Younger players should be encouraged to identify their physical strengths and weaknesses so they can exploit them or protect themselves while playing person defense. It is surprising how many good players in the air don’t take better advantage in their positioning and proximity to utilize their skills, or vice-versa.
Mental Readiness
The opposite of fitness is brains. We’ve all seen those players who don’t seem to be able to run or jump very well at all, but somehow still manage to be effective defenders. How can that be?
Well, a veteran or smart player has developed the ability to anticipate exactly where a player is going, can see the disc move to know what is coming, and can come out of nowhere to stop or block the offense when it’s most important.

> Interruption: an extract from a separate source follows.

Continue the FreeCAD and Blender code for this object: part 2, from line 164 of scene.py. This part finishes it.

This is another difficult element to practice. Beginning players should be encouraged to try to imagine where the player they are guarding is going to head. Find a position you’re defending and then find the opposite position that most obviously presents itself for an open option. If the disc is in the center of the field and the defender is shading deep, then the most obvious route is under on the open side. While your positioning can dictate what throws you may have a chance at, being aware of the situation and anticipating what a cutter will do can increase those chances.
Things get complicated as a chess match of fakes and clears are thrown in, and the disc moving adds another dimension as well. But again, seeing the disc move and anticipating this can give you an edge over an offensive player. If the only option open is the sideline, then a good, intelligent player can see this and move to block at the same moment as her target or even before. Poaching and baiting can develop from this idea as well, as players see lanes or avenues of attack and try to fly into them to disrupt the offense and throw it into chaos.

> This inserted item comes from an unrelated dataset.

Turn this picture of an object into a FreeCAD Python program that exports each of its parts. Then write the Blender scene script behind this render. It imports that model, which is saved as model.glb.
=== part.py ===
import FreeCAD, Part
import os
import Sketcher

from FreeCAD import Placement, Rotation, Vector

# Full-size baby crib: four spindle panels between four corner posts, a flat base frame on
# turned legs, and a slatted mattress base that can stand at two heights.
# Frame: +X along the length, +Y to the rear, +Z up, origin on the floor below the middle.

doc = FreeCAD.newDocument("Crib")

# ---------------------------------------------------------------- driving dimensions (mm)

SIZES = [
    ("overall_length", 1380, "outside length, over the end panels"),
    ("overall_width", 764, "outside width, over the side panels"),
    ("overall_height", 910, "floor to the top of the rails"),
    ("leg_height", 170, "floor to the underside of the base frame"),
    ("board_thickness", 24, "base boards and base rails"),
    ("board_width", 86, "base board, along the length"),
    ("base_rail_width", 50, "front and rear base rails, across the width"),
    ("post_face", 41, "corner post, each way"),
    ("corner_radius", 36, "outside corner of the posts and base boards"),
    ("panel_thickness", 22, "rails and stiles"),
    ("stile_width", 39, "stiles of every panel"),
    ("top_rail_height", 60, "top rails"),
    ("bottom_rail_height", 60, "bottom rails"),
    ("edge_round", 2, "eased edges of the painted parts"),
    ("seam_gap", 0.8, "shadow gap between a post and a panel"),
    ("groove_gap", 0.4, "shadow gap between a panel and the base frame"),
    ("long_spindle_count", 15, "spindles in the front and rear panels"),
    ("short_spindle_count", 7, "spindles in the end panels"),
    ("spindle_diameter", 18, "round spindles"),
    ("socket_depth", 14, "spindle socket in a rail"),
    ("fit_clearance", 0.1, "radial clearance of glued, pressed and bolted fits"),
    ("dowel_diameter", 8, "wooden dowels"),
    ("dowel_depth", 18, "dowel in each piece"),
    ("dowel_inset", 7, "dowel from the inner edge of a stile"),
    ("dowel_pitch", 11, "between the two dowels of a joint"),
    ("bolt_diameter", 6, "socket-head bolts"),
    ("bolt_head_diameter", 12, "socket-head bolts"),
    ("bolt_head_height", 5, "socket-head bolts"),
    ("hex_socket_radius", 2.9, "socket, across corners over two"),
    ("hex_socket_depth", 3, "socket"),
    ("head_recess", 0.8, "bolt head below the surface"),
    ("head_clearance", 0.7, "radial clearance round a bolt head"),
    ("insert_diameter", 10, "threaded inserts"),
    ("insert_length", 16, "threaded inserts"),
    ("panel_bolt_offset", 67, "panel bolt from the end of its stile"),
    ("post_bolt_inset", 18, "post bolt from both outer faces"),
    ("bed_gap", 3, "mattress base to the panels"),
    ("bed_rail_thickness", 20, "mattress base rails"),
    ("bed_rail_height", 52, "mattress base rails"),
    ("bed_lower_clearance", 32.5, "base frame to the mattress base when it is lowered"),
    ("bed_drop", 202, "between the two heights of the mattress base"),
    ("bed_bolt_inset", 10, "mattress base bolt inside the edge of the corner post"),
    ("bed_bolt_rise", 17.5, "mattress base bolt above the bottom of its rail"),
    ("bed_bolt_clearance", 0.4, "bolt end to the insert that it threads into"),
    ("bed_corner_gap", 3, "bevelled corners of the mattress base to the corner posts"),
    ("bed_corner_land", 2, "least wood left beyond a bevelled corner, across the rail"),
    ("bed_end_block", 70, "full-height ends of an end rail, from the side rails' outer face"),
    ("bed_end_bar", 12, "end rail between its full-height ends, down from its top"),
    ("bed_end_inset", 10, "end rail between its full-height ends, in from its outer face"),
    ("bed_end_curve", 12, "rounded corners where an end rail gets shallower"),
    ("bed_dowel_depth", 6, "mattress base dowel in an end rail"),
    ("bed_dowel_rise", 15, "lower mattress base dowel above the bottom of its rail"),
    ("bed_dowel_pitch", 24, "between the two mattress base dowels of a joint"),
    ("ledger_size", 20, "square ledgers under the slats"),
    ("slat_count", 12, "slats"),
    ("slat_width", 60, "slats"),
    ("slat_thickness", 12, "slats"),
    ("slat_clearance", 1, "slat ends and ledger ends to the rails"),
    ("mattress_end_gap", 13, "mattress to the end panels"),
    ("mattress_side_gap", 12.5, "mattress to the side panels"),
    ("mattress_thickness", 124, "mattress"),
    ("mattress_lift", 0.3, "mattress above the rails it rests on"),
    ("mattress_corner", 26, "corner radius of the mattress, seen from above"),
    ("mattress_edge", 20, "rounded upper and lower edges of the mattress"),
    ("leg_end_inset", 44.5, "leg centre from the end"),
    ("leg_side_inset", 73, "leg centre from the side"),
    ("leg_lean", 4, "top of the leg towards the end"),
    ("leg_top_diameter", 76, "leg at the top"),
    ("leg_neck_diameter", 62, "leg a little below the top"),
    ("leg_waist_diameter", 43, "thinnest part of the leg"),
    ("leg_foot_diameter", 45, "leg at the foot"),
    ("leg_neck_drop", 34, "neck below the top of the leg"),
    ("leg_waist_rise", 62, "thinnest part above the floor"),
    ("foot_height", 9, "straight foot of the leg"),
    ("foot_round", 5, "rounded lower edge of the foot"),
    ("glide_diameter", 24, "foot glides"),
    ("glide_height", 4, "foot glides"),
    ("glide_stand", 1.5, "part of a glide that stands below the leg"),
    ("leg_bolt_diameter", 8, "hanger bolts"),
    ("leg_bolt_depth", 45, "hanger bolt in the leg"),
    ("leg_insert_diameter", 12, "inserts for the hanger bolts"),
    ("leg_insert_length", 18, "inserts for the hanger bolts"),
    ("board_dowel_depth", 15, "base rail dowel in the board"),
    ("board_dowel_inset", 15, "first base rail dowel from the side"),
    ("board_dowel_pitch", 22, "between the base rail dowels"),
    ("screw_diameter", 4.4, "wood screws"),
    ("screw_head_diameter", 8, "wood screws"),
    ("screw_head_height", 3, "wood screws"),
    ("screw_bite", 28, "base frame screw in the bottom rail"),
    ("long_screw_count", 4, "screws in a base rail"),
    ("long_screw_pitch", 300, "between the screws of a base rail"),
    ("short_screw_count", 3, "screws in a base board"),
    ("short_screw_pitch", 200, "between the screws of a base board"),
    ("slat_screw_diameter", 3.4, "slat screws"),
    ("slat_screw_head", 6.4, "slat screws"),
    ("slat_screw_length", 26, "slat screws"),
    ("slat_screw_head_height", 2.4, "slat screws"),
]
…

On the other hand, not being prepared for these options opens you up to getting your hips turned in the wrong direction, giving the player you are guarding an edge, or can leave you completely out of position allowing the person to score.
Watching ultimate, studying it, and reading about it can help increase mental anticipation, but on the field it is something that has to be actively construed and used. Don’t react, predict. The advantages are clear; when you anticipate correctly, you really diminish your need to rely on proximity, spacing, or even fitness because you can be in the right place at the right time to block.
Putting It All Together
You’ve got to crawl before you walk. To improve your defense, examine these four elements and find your own strengths and weaknesses. Work to increase those strengths by practicing specialization of these, perhaps in practice scrimmage or even in a game. Work on your weaknesses even more.

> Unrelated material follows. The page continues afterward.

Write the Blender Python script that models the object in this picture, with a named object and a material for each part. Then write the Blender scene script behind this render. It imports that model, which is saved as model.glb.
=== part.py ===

If you’re bad at staying close to your cutter, face-guard for a bit until you get comfortable seeing both your mark and the disc. If you’re very fast but don’t do well with anticipation, actively take a few chances guessing on where your opponent will go. Conversely, if the game is on the line, pick the element of defense that is your strength and hone it to win.
Start small and then expand to other phases. Work to find different drills and practice scrimmages that can best break down and specialize each of these areas, and you’ll begin to see gains on the field. Actively focus in on one element and you’ll begin to find that it’ll start to become second nature. As you play more and more, your entire defensive game will improve.